Streitbare Demokratie

„Sie behandeln unsere Demokratie wie einen gebrechlichen Senior: Bloß gut aufpassen, was man ihr zumutet. Als könnte bei zu viel Provokation ein Herzinfarkt eintreten. Dabei ist es gerade andersherum: Eine Demokratie ohne streitbare Meinungen ist keine mehr. Und die Grenze des Sagbaren ist immer noch das Strafrecht.“

Trotzreflex

„Sobald mir jemand mit Arroganz, Herablassung oder einer unerträglichen Selbstgefälligkeit begegnet – so tut, als sei seine Sichtweise ohne Zweifel die richtige, als sei er am Ende des meinungsmäßigen Evolutionsprozesses angelangt und ich im Mittelalter steckengeblieben –, setzt bei mir ein Trotzreflex ein.

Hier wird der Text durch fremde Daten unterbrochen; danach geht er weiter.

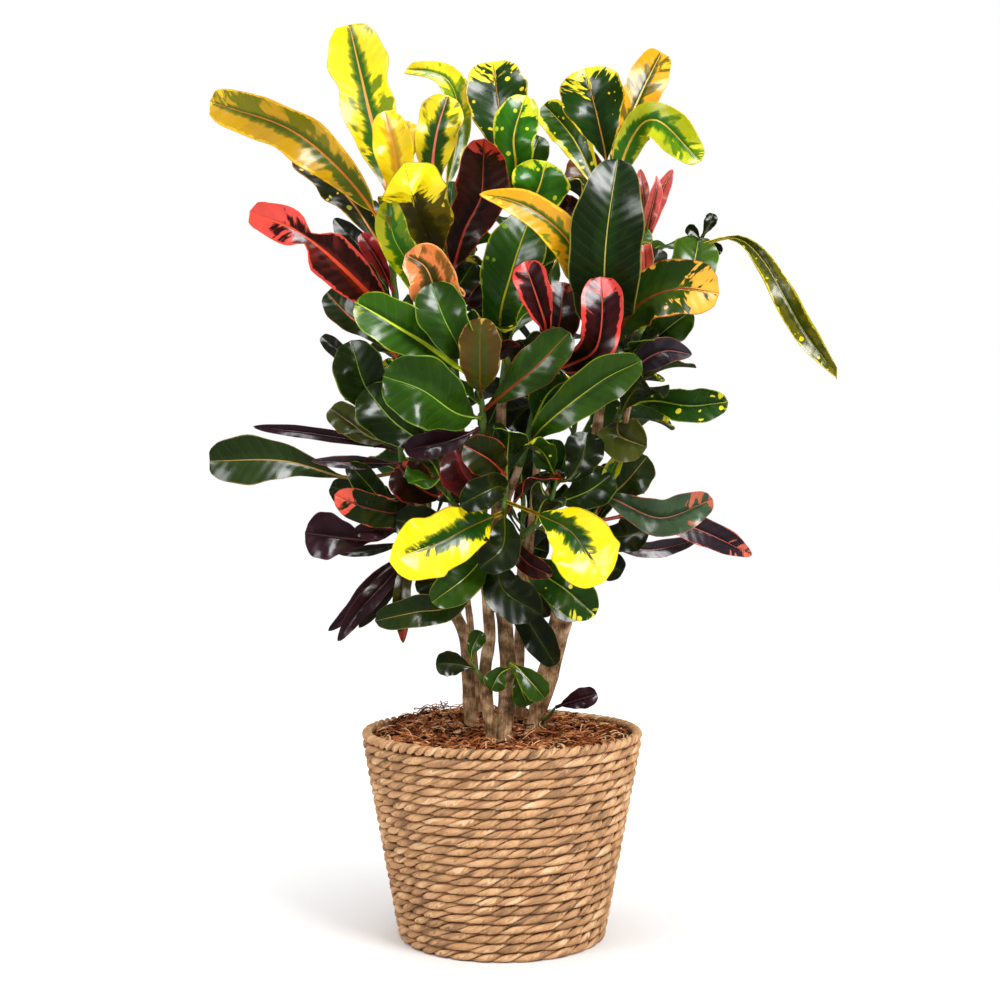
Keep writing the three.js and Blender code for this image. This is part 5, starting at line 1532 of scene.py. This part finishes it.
@dataclass
class RopeBasket:
    """The basket: rows of two-strand rush rope over a lining, with a coiled floor."""

    height: float = 205.0
    base_radius: float = 103.0
    rim_radius: float = 139.5
    rim_rope: float = 10.0
    floor: float = 7.0
    rows: int = 21
    overlap: float = 0.3      # how far each row presses into the next
    twist_pitch: float = 43.0
    lobe_offset: float = 0.43
    lobe_depth: float = 0.58
    lobe_width: float = 0.74
    lobe_bulge: float = 0.12  # how much fuller a strand's outer half is
    linger: float = 0.55      # how much longer a strand stays in front than behind
    steps_per_row: int = 208
    strand_sides: int = 9
    rim_turns: int = 38
    rim_steps_per_turn: int = 10
    coils: int = 10
    spin_steps: int = 72
    lining_unshaded_share: float = 0.62    # the lining's own share of the rope's lightest tone; the rest is painted shade in the crease colour

    STRAND_TAG, ROW_TAG, RIM_TAG = 0.9, 1.7, 50.0
    TWIST_SPREAD, PLUMP_SPREAD = (0.94, 1.06), (0.95, 1.0)

    def outer_radius(self, z: float) -> float:
        """The outside of the wall at a height."""
        top = self.height - self.rim_rope
        return self.base_radius + (self.rim_radius - self.base_radius) * min(1.0, z / top)

    def strand(self, bm: Mesh, layers: tuple[Layer, Layer],
               ring: RopeRing) -> None:
        """Adds one strand of a twisted rope ring.

        Args:
            bm: the mesh to add to.
            layers: the place attribute, and the depth attribute of the painted shade.
            ring: the strand's course.
        """
        verts, around, along = grid_map(bm, ring.steps, self.strand_sides)
        theta = 2 * np.pi * around
        # Slow beats round the ring make its twist, thickness and height uneven.
        beat = ring.wobble * (np.sin(3 * theta + ring.lean)
                              + 0.4 * np.sin(8 * theta + 3 * ring.lean))
        lead = ring.turns * theta + ring.phase + beat
        twist = lead - 0.5 * self.linger * np.sin(2 * lead)
        angle = 2 * np.pi * along
        plump = ring.plump * (1 + 0.05 * np.sin(5 * theta + 2 * ring.tag))
        thick = ring.size * self.lobe_depth
        away = ring.size * self.lobe_offset + thick * plump * np.cos(angle)
        beside = ring.size * self.lobe_width * plump * np.sin(angle)
        beside *= 1 + self.lobe_bulge * np.cos(angle)
        out = away * np.cos(twist) - beside * np.sin(twist)
        up = away * np.sin(twist) + beside * np.cos(twist)
        wave = 0.3 * np.sin(4 * theta + 5 * ring.tag) * ring.sway
        radius = ring.radius + out
        height = np.maximum(ring.z + up + wave, 0.0)
        points = np.stack((radius * np.cos(theta), radius * np.sin(theta), height), axis=1)
        place_verts(verts, points)
        # Painted shade: dark where the strands meet, and between one row and the next.
        from_core = np.clip(8.0 * (np.hypot(out, up) / ring.size - 0.46), 0.0, 1.0)
        unshaded_share = from_core * np.clip(0.28 + 3.4 * np.abs(out) / ring.size, 0.0, 1.0)
        arc = ring.radius * theta * MM
        girth = ring.size * (2 * np.pi * along) * MM
        stalk = np.floor(twist / (2 * np.pi) + 0.5)
        tone = (ring.tag + 3.7 * stalk) * MM
        for vert, place, depth in zip(verts, zip(arc, girth, tone), unshaded_share):
            vert[layers[0]] = place
            vert[layers[1]] = depth
        bmesh.ops.remove_doubles(bm, verts=verts, dist=WELD)

    def rope(self, bm: Mesh, layers: tuple[Layer, Layer], ring: RopeRing) -> None:
        """Adds both strands of a ring.

        Args:
            bm: the mesh to add to.
            layers: the place attribute, and the depth attribute of the painted shade.
            ring: the ring.
        """
        for side in range(2):
            self.strand(bm, layers, replace(ring, phase=ring.phase + math.pi * side,
                                            tag=ring.tag + self.STRAND_TAG * side))

    def lining(self, bm: Mesh, layers: tuple[Layer, Layer]) -> None:
        """Adds the wall behind the rows and the coiled floor, as one turned shell.

        Args:
            bm: the mesh to add to, with nothing else in it.
            layers: the place attribute, and the depth attribute of the painted shade.
        """
        front, back = 5.5, 8.6            # from the rows' outside to the lining's faces
        groove, coil_width, corner = 1.2, 4.6, 8.0
        top = self.height - self.rim_rope
        outline = [(0.0, groove)]
        for coil in range(self.coils):
            centre = (coil + 0.5) * (self.base_radius - 10) / self.coils
            outline += [(centre, 0.0), (centre + coil_width, groove)]
        outline += [(self.base_radius - corner, 2.0),
                    (self.outer_radius(corner) - front, corner),
                    (self.outer_radius(top) - front, top), (self.outer_radius(top) - back, top),
                    (self.outer_radius(self.floor) - back, self.floor), (0.0, self.floor)]
        verts = [bm.verts.new((radius * MM, 0.0, z * MM)) for radius, z in outline]
        edges = [bm.edges.new(pair) for pair in zip(verts, verts[1:])]
        bmesh.ops.spin(bm, geom=verts + edges, cent=(0, 0, 0), axis=(0, 0, 1),
                       angle=2 * math.pi, steps=self.spin_steps, use_merge=True)
        bmesh.ops.remove_doubles(bm, verts=bm.verts, dist=WELD)
        bmesh.ops.recalc_face_normals(bm, faces=bm.faces)
        for vert in bm.verts:
            reach = math.hypot(vert.co.x, vert.co.y)
            vert[layers[0]] = (math.atan2(vert.co.y, vert.co.x) * reach, vert.co.z + reach, 0.02)
            # The whole lining is painted darker, towards the crease colour, as shade.
            vert[layers[1]] = self.lining_unshaded_share

    def layers(self, bm: Mesh) -> tuple[Layer, Layer]:
        """Adds the rope's place attribute, and its depth attribute, which carries the painted
        shade.
        """
        return (bm.verts.layers.float_vector.new("rope_place"),
                bm.verts.layers.float.new("rope_depth"))

    def build(self, rush: Material) -> None:
        """Builds the woven wall and the border rope.

        Args:
            rush: the rope's material.
        """
        dice = random.Random(41)
        bm = bmesh.new()
        layers = self.layers(bm)
        self.lining(bm, layers)
        pitch = (self.height - self.rim_rope) / self.rows
        half = pitch / 2 + self.overlap
        for row in range(self.rows):
            z = (row + 0.5) * pitch
            reach = self.outer_radius(z) - half
            turns = 2 * math.pi * reach / self.twist_pitch * dice.uniform(*self.TWIST_SPREAD)
            phase = dice.uniform(0, 2 * math.pi)
            sway = 1.0 if 0 < row < self.rows - 1 else 0.3
            self.rope(bm, layers, RopeRing(
                reach, z, half, round(turns), self.steps_per_row,
                dice.uniform(*self.PLUMP_SPREAD), sway=sway, lean=2.1 * row, phase=phase,
                tag=self.ROW_TAG * row))
        enlist(finished("woven_basket", bm, [rush]), "basket")

        bm = bmesh.new()
        layers = self.layers(bm)
        half = self.rim_rope / 2
        steps = self.rim_turns * self.rim_steps_per_turn
        self.rope(bm, layers, RopeRing(
            self.rim_radius - half, self.height - half, half, self.rim_turns, steps, 0.98,
            wobble=0.8, sway=0.0, tag=self.RIM_TAG))
        enlist(finished("border_rope", bm, [rush]), "rim_rope")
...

Ich sage meine Meinung extra zugespitzt, um ja auch zu schocken.“

Vorzeige-Demokraten

„Gerade diejenigen, die sich wohl selbst als die Vorzeige-Demokraten sehen, das personifizierte Gute, verhalten sich autoritärer, als ihnen bewusst ist. Sie haben förmlich eine Sehnsucht danach, den Diskurs frei von angeblich diskriminierenden, fremdenfeindlichen, ‚rechtsgerichteten‘ Meinungen zu halten. Diese Menschen glauben, sie täten der Demokratie einen Gefallen, wenn sie den Druck so stark erhöhen, so dass jeder am Ende lieber seinen Mund hält.“

Wutbürger

„In manchen Momenten war ich selbst überrascht von mir, wie viel Wut ich plötzlich im Bauch hatte. Wegen eines Radioberichts. Eines Fernsehbeitrags. Eines Artikels. Weil der nicht fair war, sondern tendenziös. Solche einseitigen Beiträge haben bei mir schon zu solch innerlichem Wutzustand geführt, dass ich mir einen Boxsack gewünscht habe.“

Fazit: Das Lexikon der Medienkritik hilft, den eigenen Standpunkt zu finden und den der anderen zu verstehen. Oder wie Julia Ruhs sich ausdrückt:

Wer sich nicht mehr vertreten fühlt, sucht Zuflucht anderswo. Dort, wo seine Wut ein Ventil findet.